I have a lexer and parser that I want to modify to make the last token
optional. Currently, the mly file has like the following:
(***** begin mly file *****)
main:
stmtlist EOF
;
stmtlist:
| stmt stmtlist
;
stmt:
stmtend
| exp stmtend
(* many more rules *)
;
stmtend:
ENDTAG
;
(* many more rules *)
(***** end mly file *****)
For my setting, ENDTAG is not strictly necessary at the end of the
file. The grammar is pretty big, and refactoring it would be a lot of
work. I would really like to change the rules as follows:
(***** begin changes *****)
main:
stmtlist EOF1 EOF2
| stmtlist EOF2
;
stmtend:
ENDTAG
| EOF1
;
(***** end changes *****)
Making this change successfully would require that the lexer returns
two tokens on eof.
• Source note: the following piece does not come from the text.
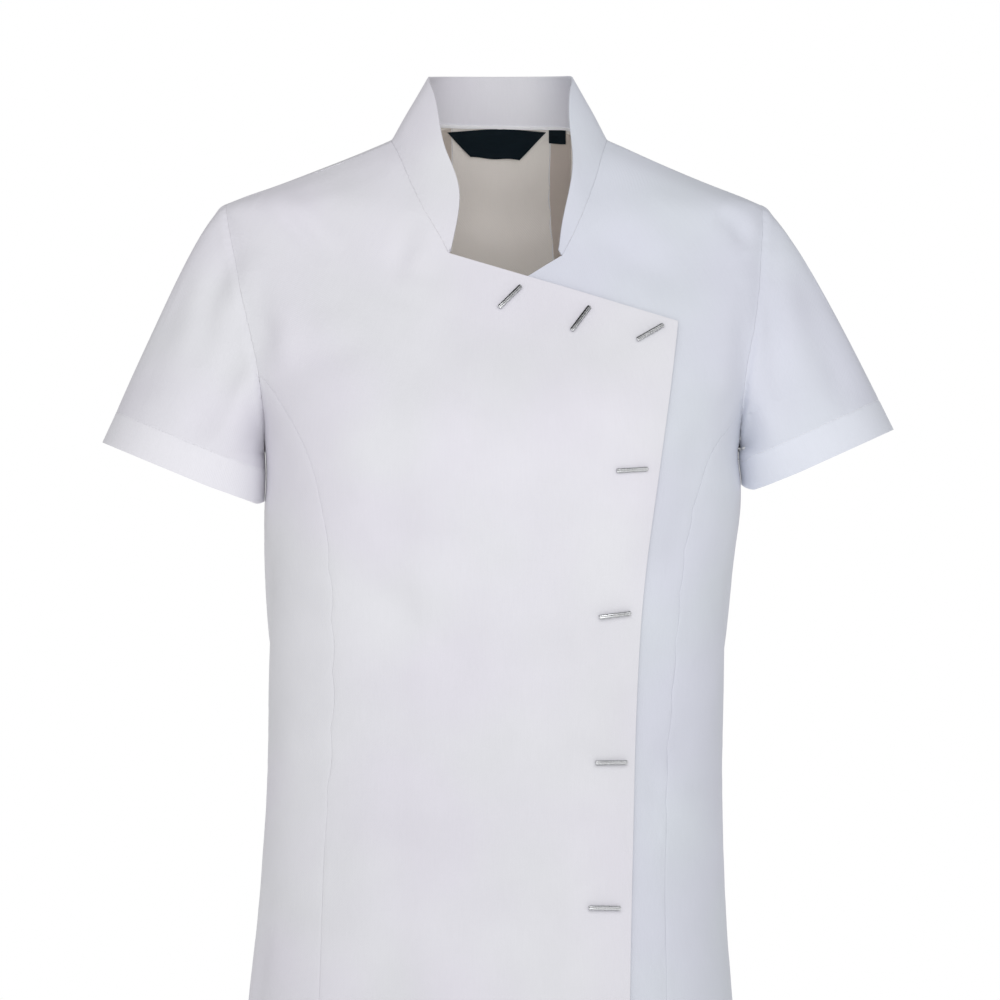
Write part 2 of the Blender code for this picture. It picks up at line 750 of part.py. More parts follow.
def sleeve_mouth_point(mouth, angle):
    centre = Vector(((mouth.outer_x + mouth.inner_x) / 2, mouth.centre_y,
                     (mouth.outer_z + mouth.inner_z) / 2))
    wide = Vector(((mouth.outer_x - mouth.inner_x) / 2, 0.0, (mouth.outer_z - mouth.inner_z) / 2))
    return centre + wide * math.cos(angle) + Vector((0.0, -mouth.half_depth * math.sin(angle), 0.0))


def sleeve_arriving(mouth, angle, sign):
    """Direction of the cloth at the mouth: flared on top, upright along the body."""
    lean = blend(SLEEVE_FLARE_TOP, SLEEVE_FLARE_BOTTOM, (1 - math.cos(angle)) / 2)
    return Vector((sign * math.sin(lean), 0.0, -math.cos(lean)))


def build_sleeve(side, material):
    angles, frames = armhole_frames(side)
    longness = {angle: (1 + math.cos(angle)) / 2 for angle in angles}
    lines = []
    for angle, frame in zip(angles, frames):
        start = frame.place + frame.across * (SEAM_GAP / 2)
        end = sleeve_mouth_point(side.mouth, angle)
        length = (end - start).length
        leave = frame.leaving * (length * SLEEVE_LEAVE)
        arrive = sleeve_arriving(side.mouth, angle, side.sign) * (length * SLEEVE_ARRIVE)
        hem_at = 1 - SLEEVE_HEM_DEPTH / length
        shares = [blend(short, long, longness[angle])
                  for short, long in zip(SLEEVE_ROWS_SHORT, SLEEVE_ROWS_LONG)]
        stations = [s * hem_at for s in shares]
        stations += [blend(hem_at, 1.0, s) for s in SLEEVE_HEM_ROWS]
        lines.append([hermite(start, end, leave, arrive, s) for s in stations])
    count = len(lines)
    rows = len(lines[0])
    outer = []
    inner = []
    for i in range(rows):
        outer.append([])
        inner.append([])
        for k in range(count):
            place = lines[k][i]
            around = lines[(k + 1) % count][i] - lines[k - 1][i]
            down = lines[k][min(i + 1, rows - 1)] - lines[k][max(i - 1, 0)]
            normal = around.cross(down).normalized() * side.sign
            if i == 0:
                normal = frames[k].normal
            extra = HEM_EXTRA if i >= len(SLEEVE_ROWS_LONG) else 0.0
            outer[-1].append(place + normal * (CLOTH / 2))
            inner[-1].append(place - normal * (CLOTH / 2 + extra))
    if side.sign < 0:
        outer = [line[::-1] for line in outer]
        inner = [line[::-1] for line in inner]
    return build_wall("sleeve_" + side.name, outer, inner, material, closed=True)


def cloth_height(cloth, place, normal):
    """How far the cloth's outside lies above a place, along the normal."""
    above = place + normal * BAR_PROBE_FROM
    hit = cloth.ray_cast(above * MM, -normal)[0]
    return (hit / MM - place).dot(normal)


def build_bar(number, bar, cloth, material):
    """A round bar with domed ends that lies on the overlap."""
    chart = (turn_at(bar.x, bar.z, FRONT), bar.z)
    normal = body_normal(*chart)
    place = lifted_point(*chart)
    level = (Vector((1.0, 0.0, 0.0)) - normal * normal.x).normalized()
    rise = level.cross(normal)
    if rise.z < 0:
        rise = -rise
    slant = math.radians(bar.slant)
    along = level * math.cos(slant) + rise * math.sin(slant)
    aside = along.cross(normal).normalized()
    half = BAR_LENGTH / 2
    seat = max(cloth_height(cloth, place + along * blend(-half, half, share), normal)
               for share in share_range(BAR_PROBES - 1))
    place = place + normal * (seat + BAR_SEAT + BAR_RADIUS)
    profile = [(-half + end.inset, BAR_RADIUS - end.drop) for end in BAR_END]
    profile += [(-reach, radius) for reach, radius in reversed(profile)]
    verts = []
    for reach, radius in profile:
        for k in range(BAR_SIDES):
            angle = 2 * math.pi * k / BAR_SIDES
            spoke = normal * math.cos(angle) + aside * math.sin(angle)
            verts.append((place + along * reach + spoke * radius) * MM)
    faces = []
    for i in range(len(profile) - 1):
        for k in range(BAR_SIDES):
            a = i * BAR_SIDES + k
            b = i * BAR_SIDES + (k + 1) % BAR_SIDES
            faces.append((a, b, b + BAR_SIDES, a + BAR_SIDES))
    faces.append(tuple(range(BAR_SIDES - 1, -1, -1)))
    last = (len(profile) - 1) * BAR_SIDES
    faces.append(tuple(range(last, last + BAR_SIDES)))
    return add_object("rod_%d" % number, verts, faces, material)


def build_label(tab, half_width, material):
    """A plain tab that lies on the inside of the back, under the collar seam."""
    outer = []
    inner = []
    for i in range(LABEL_ROWS + 1):
        v = i / LABEL_ROWS
        outer.append([])
        inner.append([])
        for j in range(LABEL_COLUMNS + 1):
            u = j / LABEL_COLUMNS
            top_x = blend(tab.top_right, tab.top_left, u)
            bottom_x = blend(tab.bottom_right, tab.bottom_left, u)
            x = blend(bottom_x, top_x, v)
            seam_z = neck_back_point(neck_plan_turn(top_x, half_width), half_width)[1]
            z = blend(tab.bottom_z, seam_z - tab.top_drop, v)
            turn = turn_at(x, z, BACK)
            normal = body_normal(turn, z)
            place = body_point(turn, z) - normal * (CLOTH / 2 + LABEL_CLEAR)
            outer[-1].append(place)
            inner[-1].append(place - normal * LABEL_WALL)
    return build_wall(tab.name, outer, inner, material)


def hem_edge(start, end, count):
    return free_edge(chart_chord(start, end, count), body_point)


def unwrap_edge(edge, around):
    charts = unwrap([point.chart for point in edge], around)
    return [point._replace(chart=chart) for point, chart in zip(edge, charts)]


def build_front(side, neck_front, princess, upper, shoulder):
    """A wide front: princess seam and armhole on one side, free edge and neck on the other."""
    collar_edge = mitred_edge(neck_front)
    corner = side.free_edge[-1]
    neck_end = (body_point(*collar_edge[0].chart).x, collar_edge[0].chart[1])
    heights = body_heights(corner.z, LAP_EDGE_ROWS)
    free = free_edge(chart_seam(side.free_edge, heights, 1, FRONT), side.surface)
    neckline_charts = lap_neckline((corner.x, corner.z), neck_end, NECKLINE_ROWS)
    free_side = [free, free_edge(neckline_charts, side.surface), collar_edge]
    seam_side = [flat_edge(princess, body_point, -side.sign), upper[::-1]]
    hem = hem_edge(princess[0], free[0].chart, FRONT_COLUMNS)
    if side.sign < 0:
        sides = (seam_side, free_side)
        ends = ([hem], [flat_edge(shoulder, side.surface, 1)])
    else:
        sides = (free_side, seam_side)
        ends = ([hem[::-1]], [flat_edge(shoulder[::-1], side.surface, 1)])
    build_panel(side.front, *sides, *ends, side.surface, cloth_material(side.front))


def build_side_front(side, princess, side_seam, lower):
    """From the princess seam to the side seam, under the lower front of the armhole."""
    name = "side_front_" + side.name
    princess_edge = flat_edge(princess, body_point, side.sign)
    seam_edge = flat_edge(side_seam, body_point, -side.sign)
    hem = hem_edge(side_seam[0], princess[0], ARMHOLE_LOWER)
    if side.sign < 0:
        edges = ([seam_edge], [princess_edge], [hem], [lower[::-1]])
    else:
        edges = ([princess_edge], [seam_edge], [hem[::-1]], [lower])
    build_panel(name, *edges, body_point, cloth_material(name))


def build_side_back(side, side_seam, behind, neck_side, shoulder):
    """From the long back seam to the side seam; gives the chart points of the long seam."""
    around = side.sign * SIDE_BACK_TURN
    join = neck_side[-1].chart
    low = [blend(HEM_Z, ARMHOLE_BOTTOM - BACK_ROWS_DROP, s) for s in share_range(BODY_ROWS)]
    high = [blend(low[-1], join[1], ease(s, BACK_ROW_EASE))
            for s in share_range(BACK_SEAM_ROWS - BODY_ROWS)]
    back_seam = chart_seam(BACK_SEAM, low + high[1:], side.sign, BACK)
    back_seam[-1] = join
    back_seam = unwrap(back_seam, around)
    inner_side = [
        flat_edge(back_seam, body_point, -side.sign),
        unwrap_edge(mitred_edge(neck_side[::-1]), around),
    ]
    outer_side = [
        flat_edge(unwrap(side_seam, around), body_point, side.sign),
        unwrap_edge(behind, around),
    ]
    hem = hem_edge(outer_side[0][0].chart, back_seam[0], SIDE_BACK_COLUMNS)
    top = unwrap(shoulder, around)
    if side.sign < 0:
        edges = (inner_side, outer_side, [hem[::-1]], [flat_edge(top[::-1], body_point, 1)])
    else:
        edges = (outer_side, inner_side, [hem], [flat_edge(top, body_point, 1)])
    name = "side_back_" + side.name
    build_panel(name, *edges, body_point, cloth_material(name))
    return back_seam


def build_side(side, neck_front, neck_side):
    """All the cloth of one side but the collar; gives the chart points of its back seam."""
    _, frames = armhole_frames(side)
    underarm = ARMHOLE_UPPER + ARMHOLE_LOWER
    upper = mitred_edge(frames[:ARMHOLE_UPPER + 1])
    lower = mitred_edge(frames[ARMHOLE_UPPER:underarm + 1])
    behind = mitred_edge(frames[underarm:] + frames[:1])
    princess = chart_seam(side.princess, body_heights(side.princess[-1].z, BODY_ROWS), 1, FRONT)
    princess[-1] = upper[-1].chart
    side_seam = [(side.sign * math.pi / 2, z) for z in body_heights(ARMHOLE_BOTTOM, BODY_ROWS)]
    side_seam[-1] = lower[-1].chart
    shoulder_ends = (upper[0].chart, neck_front[-1].chart)
    build_front(side, neck_front, princess, upper, chart_chord(*shoulder_ends, FRONT_COLUMNS))
    build_side_front(side, princess, side_seam, lower)
    build_sleeve(side, cloth_material("sleeve_" + side.name))
    return build_side_back(side, side_seam, behind, neck_side,
                           chart_chord(*shoulder_ends, SIDE_BACK_COLUMNS))


def build_back_centre(back_seams, neck):
    """Between the two long seams, up to the middle of the collar."""
    seam_left = unwrap(back_seams["left"], BACK_TURN)
    seam_right = unwrap(back_seams["right"], BACK_TURN)
    first = COLLAR_FRONT + COLLAR_SIDE
    back_neck = mitred_edge(neck[first:first + BACK_COLUMNS + 1][::-1])
    build_panel("back_centre",
                [flat_edge(seam_left, body_point, 1)],
                [flat_edge(seam_right, body_point, -1)],
                [hem_edge(seam_left[0], seam_right[0], BACK_COLUMNS)],
                [unwrap_edge(back_neck, BACK_TURN)],
                body_point, cloth_material("back_centre"))


def build_labels():
    half_width, _ = neck_ellipse(RIGHT)
    navy = add_material("navy_cloth", NAVY_CLOTH)
    for tab in (LABEL_NECK, LABEL_SIZE):
        build_label(tab, half_width, navy)


def build_bars():
    """The bars lie on the overlap as it is built, so they find its height with rays."""
    chrome = add_material("chrome", CHROME)
    overlap = bpy.data.objects["front_overlap"].data
    cloth = BVHTree.FromPolygons([v.co for v in overlap.vertices],
                                 [face.vertices for face in overlap.polygons])
    for number, bar in enumerate(BARS, 1):
        build_bar(number, bar, cloth, chrome)


def build_tunic():
    neck, rims = collar_frames()
    build_collar(neck, rims, cloth_material("collar"))
    back_seams = {}
    for side, line in ((RIGHT, neck), (LEFT, neck[::-1])):
        neck_front = line[:COLLAR_FRONT + 1]
        neck_side = line[COLLAR_FRONT:COLLAR_FRONT + COLLAR_SIDE + 1]
        back_seams[side.name] = build_side(side, neck_front, neck_side)
    build_back_centre(back_seams, neck)
    build_labels()
    build_bars()


def clear_scene():
    for thing in list(bpy.data.objects):
        bpy.data.objects.remove(thing, do_unlink=True)


clear_scene()
build_tunic()
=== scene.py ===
# Looks of the white work tunic: cloth, sewing, labels, bar fasteners and the studio.
# Metres, +Z up, the front faces -Y, +X is the wearer's left.
import math

import bmesh
import bpy
import numpy as np
from mathutils import Matrix, Vector, noise
from mathutils.bvhtree import BVHTree
from mathutils.kdtree import KDTree


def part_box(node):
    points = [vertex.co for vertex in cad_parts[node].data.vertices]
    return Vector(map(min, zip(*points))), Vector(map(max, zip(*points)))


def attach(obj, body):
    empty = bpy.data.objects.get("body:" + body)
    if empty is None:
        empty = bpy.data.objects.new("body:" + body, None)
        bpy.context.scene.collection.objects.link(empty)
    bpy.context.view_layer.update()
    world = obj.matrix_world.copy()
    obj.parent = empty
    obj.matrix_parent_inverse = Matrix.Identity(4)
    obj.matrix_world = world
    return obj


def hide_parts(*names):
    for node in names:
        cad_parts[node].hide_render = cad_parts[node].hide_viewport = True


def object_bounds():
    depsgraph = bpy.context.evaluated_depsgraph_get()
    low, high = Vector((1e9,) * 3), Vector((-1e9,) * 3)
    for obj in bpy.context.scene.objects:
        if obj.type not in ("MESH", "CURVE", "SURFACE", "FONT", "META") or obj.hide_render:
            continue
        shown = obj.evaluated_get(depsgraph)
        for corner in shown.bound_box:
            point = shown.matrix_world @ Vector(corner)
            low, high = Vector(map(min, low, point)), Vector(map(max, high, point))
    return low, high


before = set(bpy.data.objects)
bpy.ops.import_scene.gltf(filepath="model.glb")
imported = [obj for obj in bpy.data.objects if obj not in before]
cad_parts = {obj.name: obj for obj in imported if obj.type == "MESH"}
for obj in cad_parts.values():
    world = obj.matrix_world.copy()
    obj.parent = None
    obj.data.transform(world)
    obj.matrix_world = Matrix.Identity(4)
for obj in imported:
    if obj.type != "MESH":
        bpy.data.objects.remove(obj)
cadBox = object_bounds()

mm = 0.001
tiny = 1e-6
up = Vector((0, 0, 1))


# small helpers

def deselectAll():
    if bpy.context.mode != "OBJECT":
        bpy.ops.object.mode_set(mode="OBJECT")
    bpy.ops.object.select_all(action="DESELECT")


def makeActive(thing):
    deselectAll()
    thing.select_set(True)
    bpy.context.view_layer.objects.active = thing


def applyModifier(thing, kind, **settings):
    makeActive(thing)
    modifier = thing.modifiers.new(kind.title(), kind)
    for name, value in settings.items():
        setattr(modifier, name, value)
    bpy.ops.object.modifier_apply(modifier=modifier.name)


def newObject(name, data):
    thing = bpy.data.objects.new(name, data)
    bpy.context.scene.collection.objects.link(thing)
    return thing


def loadMesh(mesh):
    bm = bmesh.new()
    bm.from_mesh(mesh)
    return bm


def storeMesh(bm, mesh):
    bm.to_mesh(mesh)
    bm.free()


def smoothByAngle(thing, degrees):
    makeActive(thing)
    bpy.ops.object.shade_smooth_by_angle(angle=math.radians(degrees))


def declare(thing):
    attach(thing, "root")


def treeOf(points):
    tree = KDTree(len(points))
    for i, point in enumerate(points):
        tree.insert(point, i)
    tree.balance()
    return tree


def lengthsAlong(points):
    steps = np.linalg.norm(np.diff(points, axis=0), axis=1)
    return np.concatenate([[0], np.cumsum(steps)])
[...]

Currently, the mll file has a line such as:
(***** begin mll example *****)
| eof
(***** end mll example *****)
I'm trying to replace it with something like:
(***** begin mll changes *****)
let hit_eof = ref false
(* skip lots of stuff *)
| eof {
if !hit_eof
then (EOF2)
else (hit_eof := true; EOF1) }
(***** end mll changes *****)
However, when I compile the system with these changes and run it on a
file (my_file) that omits "ENDTAG", I get the following error:
Fatal error: exception Failure("Parser error (lexing: empty token):
file "./my_file" line 144")
Can anyone tell me how to make the lexer (compiled with ocamllex)
return two tokens on eof? I read in another post that eof is just a
flag that can be read multiple times, but that doesn't seem to be the
case (or perhaps I did not understand it correctly). Thanks in advance.
--Gary
.